PROBLEM TO WORK ON
Reproduce the listing below in its entirety. Change nothing.

***** DATA RECORDS

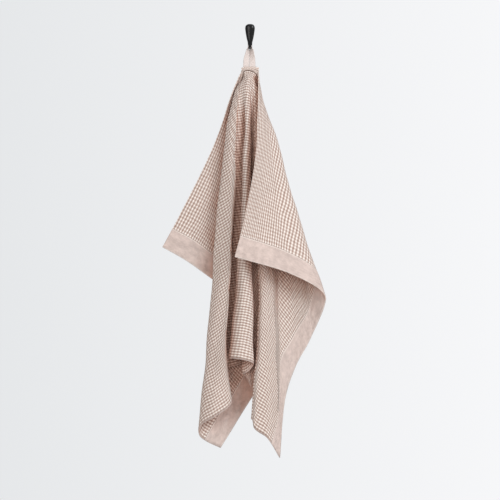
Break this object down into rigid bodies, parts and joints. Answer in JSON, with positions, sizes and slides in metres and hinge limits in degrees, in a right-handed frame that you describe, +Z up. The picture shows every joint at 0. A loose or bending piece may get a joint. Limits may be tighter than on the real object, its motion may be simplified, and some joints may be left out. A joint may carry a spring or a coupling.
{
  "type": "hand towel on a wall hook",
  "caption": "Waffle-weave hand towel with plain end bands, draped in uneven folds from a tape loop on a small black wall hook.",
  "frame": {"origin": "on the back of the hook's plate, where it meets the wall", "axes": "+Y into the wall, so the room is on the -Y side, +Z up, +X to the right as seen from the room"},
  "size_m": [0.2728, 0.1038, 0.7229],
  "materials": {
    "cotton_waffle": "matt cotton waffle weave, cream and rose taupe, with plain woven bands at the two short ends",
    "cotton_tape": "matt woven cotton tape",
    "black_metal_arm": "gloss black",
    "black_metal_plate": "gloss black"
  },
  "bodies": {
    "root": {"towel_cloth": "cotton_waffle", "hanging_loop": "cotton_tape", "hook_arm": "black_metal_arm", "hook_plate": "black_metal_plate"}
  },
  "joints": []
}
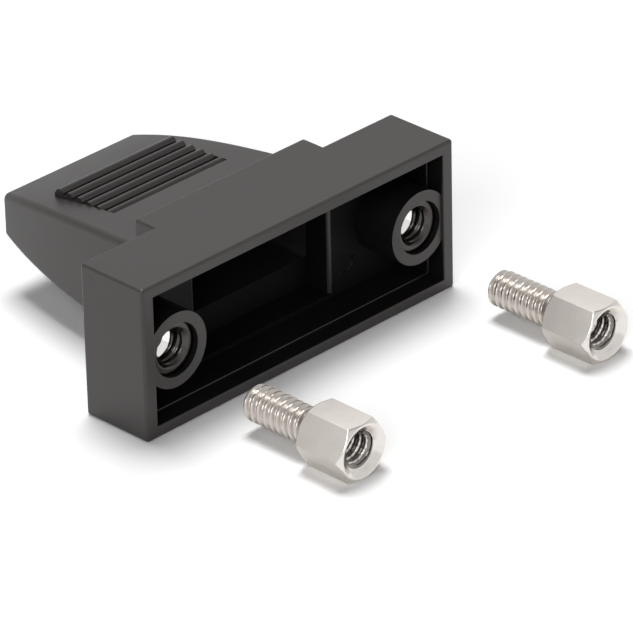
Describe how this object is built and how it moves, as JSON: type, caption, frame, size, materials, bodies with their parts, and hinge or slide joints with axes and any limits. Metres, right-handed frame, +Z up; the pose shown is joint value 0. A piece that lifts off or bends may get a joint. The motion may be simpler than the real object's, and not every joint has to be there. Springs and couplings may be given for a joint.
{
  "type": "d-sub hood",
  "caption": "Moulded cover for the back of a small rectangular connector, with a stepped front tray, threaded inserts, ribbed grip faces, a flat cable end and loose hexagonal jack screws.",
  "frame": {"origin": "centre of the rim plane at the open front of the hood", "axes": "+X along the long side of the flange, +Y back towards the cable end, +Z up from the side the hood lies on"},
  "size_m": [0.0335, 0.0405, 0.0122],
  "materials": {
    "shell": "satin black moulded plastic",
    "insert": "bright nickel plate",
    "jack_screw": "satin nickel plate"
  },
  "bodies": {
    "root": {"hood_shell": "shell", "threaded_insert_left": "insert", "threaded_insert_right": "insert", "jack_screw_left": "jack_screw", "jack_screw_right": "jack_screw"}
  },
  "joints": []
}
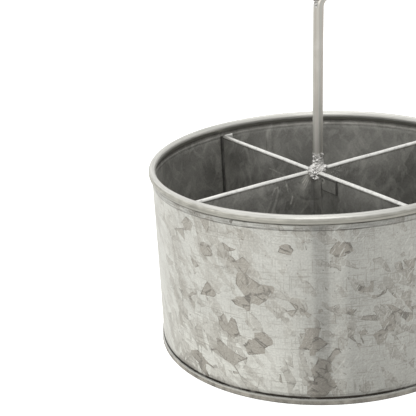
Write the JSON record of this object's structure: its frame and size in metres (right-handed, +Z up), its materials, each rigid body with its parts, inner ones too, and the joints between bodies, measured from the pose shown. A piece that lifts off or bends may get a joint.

**********

EXERCISE RESULT
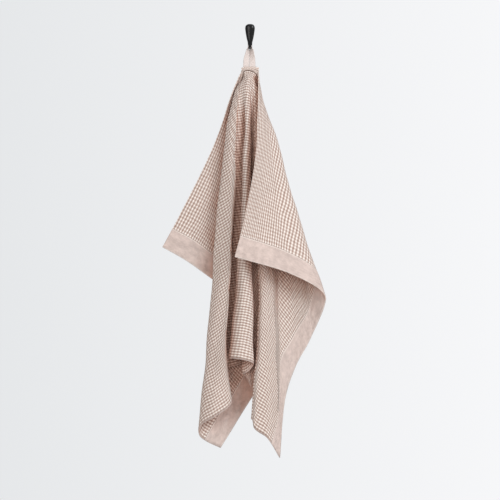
Break this object down into rigid bodies, parts and joints. Answer in JSON, with positions, sizes and slides in metres and hinge limits in degrees, in a right-handed frame that you describe, +Z up. The picture shows every joint at 0. A loose or bending piece may get a joint. Limits may be tighter than on the real object, its motion may be simplified, and some joints may be left out. A joint may carry a spring or a coupling.
{
  "type": "hand towel on a wall hook",
  "caption": "Waffle-weave hand towel with plain end bands, draped in uneven folds from a tape loop on a small black wall hook.",
  "frame": {"origin": "on the back of the hook's plate, where it meets the wall", "axes": "+Y into the wall, so the room is on the -Y side, +Z up, +X to the right as seen from the room"},
  "size_m": [0.2728, 0.1038, 0.7229],
  "materials": {
    "cotton_waffle": "matt cotton waffle weave, cream and rose taupe, with plain woven bands at the two short ends",
    "cotton_tape": "matt woven cotton tape",
    "black_metal_arm": "gloss black",
    "black_metal_plate": "gloss black"
  },
  "bodies": {
    "root": {"towel_cloth": "cotton_waffle", "hanging_loop": "cotton_tape", "hook_arm": "black_metal_arm", "hook_plate": "black_metal_plate"}
  },
  "joints": []
}
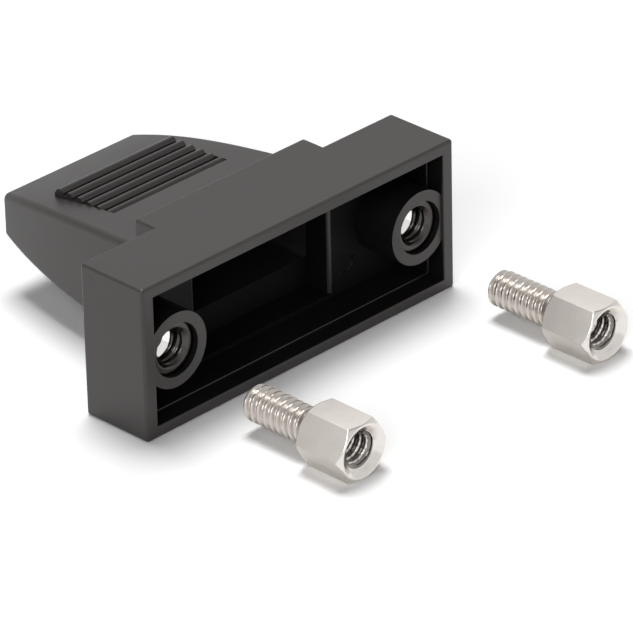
Describe how this object is built and how it moves, as JSON: type, caption, frame, size, materials, bodies with their parts, and hinge or slide joints with axes and any limits. Metres, right-handed frame, +Z up; the pose shown is joint value 0. A piece that lifts off or bends may get a joint. The motion may be simpler than the real object's, and not every joint has to be there. Springs and couplings may be given for a joint.
{
  "type": "d-sub hood",
  "caption": "Moulded cover for the back of a small rectangular connector, with a stepped front tray, threaded inserts, ribbed grip faces, a flat cable end and loose hexagonal jack screws.",
  "frame": {"origin": "centre of the rim plane at the open front of the hood", "axes": "+X along the long side of the flange, +Y back towards the cable end, +Z up from the side the hood lies on"},
  "size_m": [0.0335, 0.0405, 0.0122],
  "materials": {
    "shell": "satin black moulded plastic",
    "insert": "bright nickel plate",
    "jack_screw": "satin nickel plate"
  },
  "bodies": {
    "root": {"hood_shell": "shell", "threaded_insert_left": "insert", "threaded_insert_right": "insert", "jack_screw_left": "jack_screw", "jack_screw_right": "jack_screw"}
  },
  "joints": []
}
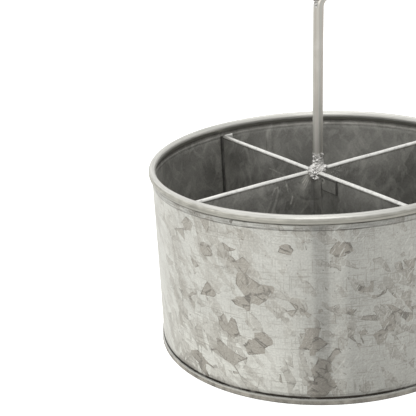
Write the JSON record of this object's structure: its frame and size in metres (right-handed, +Z up), its materials, each rigid body with its parts, inner ones too, and the joints between bodies, measured from the pose shown. A piece that lifts off or bends may get a joint.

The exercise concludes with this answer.